感話は自分のエピソードを中心に進んでいくため、どのような論理でそのエピソードを出すかがかなり重要である。感話は文章力やエピソードの掘り出し方など、ある程度のセンスが求められる。
早朝の礼拝でセンスのない人の感話は睡魔に負けてしまい、正直聴いていられない。一方センスのある感話は、聴衆に寝る人はほとんどおらず話に聴き入っている。
感話を述べるうえで工夫したこと
私は、我ながら感話のセンスはあった方だと自負する。そう感じる理由として、感話を読んだ後、多くの人が感想を伝えに来てくれたということが挙げられる。
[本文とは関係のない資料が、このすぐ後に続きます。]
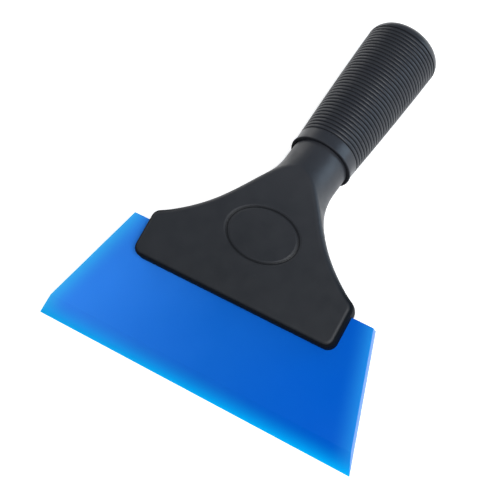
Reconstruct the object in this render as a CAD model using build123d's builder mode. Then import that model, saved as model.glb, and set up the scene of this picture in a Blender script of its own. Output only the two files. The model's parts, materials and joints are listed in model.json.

私の感話の最中、多くの人が起きて耳を傾けてくれたということである。また、起きて聴いてもらえる内容にするためにいくつかの点を工夫した。
奇抜なテーマ設定
内容を他者に埋もれない奇抜なものにした。元々他者と何かが被ることが嫌いで常に人と違うことをしていたい、人と違っていたいと考える性格であったのもある。
一般的に挙げられる感話のテーマは、「留学の思い出」、「部活の引退」、「最後の合宿」などである。
一方、私の感話のテーマは「左利きの生きにくさ」、「留学を楽しめなかった話」、「夏休みにTwitterを1日7時間触って感じたこと」など、他者とは異なっている。
他の人は自分の思い出や過去を美化してそれとなくまとめる。しかし私は、まず強めなテーマで攻め、他とは違うことを聴衆に感じ取らせる。
ターゲットを絞る
テーマに沿って話していく上で、エピソードのターゲットを聴衆の身近な話題に絞る。
例えば、左利きの生きにくさをテーマにした時はシチュエーションを学校がある平日の1日に絞った。感話を聴いてもらう当日は平日の朝であるため、前日やその日1日を連想しながら話を聴いてもらえると考えたからである。
綺麗事は言わず、あえて正直に
変に綺麗事を言わず、自分の言葉で正直に話すことを意識した。
例えば、Twitterを取り上げた時には、「SNSのやりすぎで成績を落とさないようにしようと思った」というように猫をかぶって模範的な生徒の発言をするのではなく、「SNSに居続けたことで視力など失ったものもあったが、リアルでは出会うことはないような人と話せた」、「炎上の様子をみて社会の縮図を見ることができた気がして興味深かった」、「これからもTwitterを続けていきたい」など、先生方からの好感度などお構いなしに自分の考えを述べた。
少し強い言葉や思想だったとしても、正直に伝えた方が同級生からは共感の声をもらえたと実感している。また先生方も好感は持てなくとも、強気な発言を繰り返す私を良くも悪くも一目置いていたように感じる。
このように、私は奇抜なテーマで人との違いを見せつけつつ、身近な事例やエピソードを挙げることで共感を呼び、その上で自分の考えを話すことで自分の考えや主張を訴えた。
私も上手な説明を求めて無意識に聴衆を取り込もうとしていたのかもしれない。
まとめ
このように、小林さやかさんは、タメ口やエピソードの一貫性などで聴衆を引き付けていて、私も内容の奇抜さと身近なエピソードという彼女とは異なった手法ではあるが、聴衆を取り巻くという意識で説明の質を高めようとしている。
したがって、上手な説明とはまず聴衆に聞いてもらえていることが前提で、且つ聴衆を引き込むような意見主張とエピソードトークによって成り立つと言えるのではないだろうか。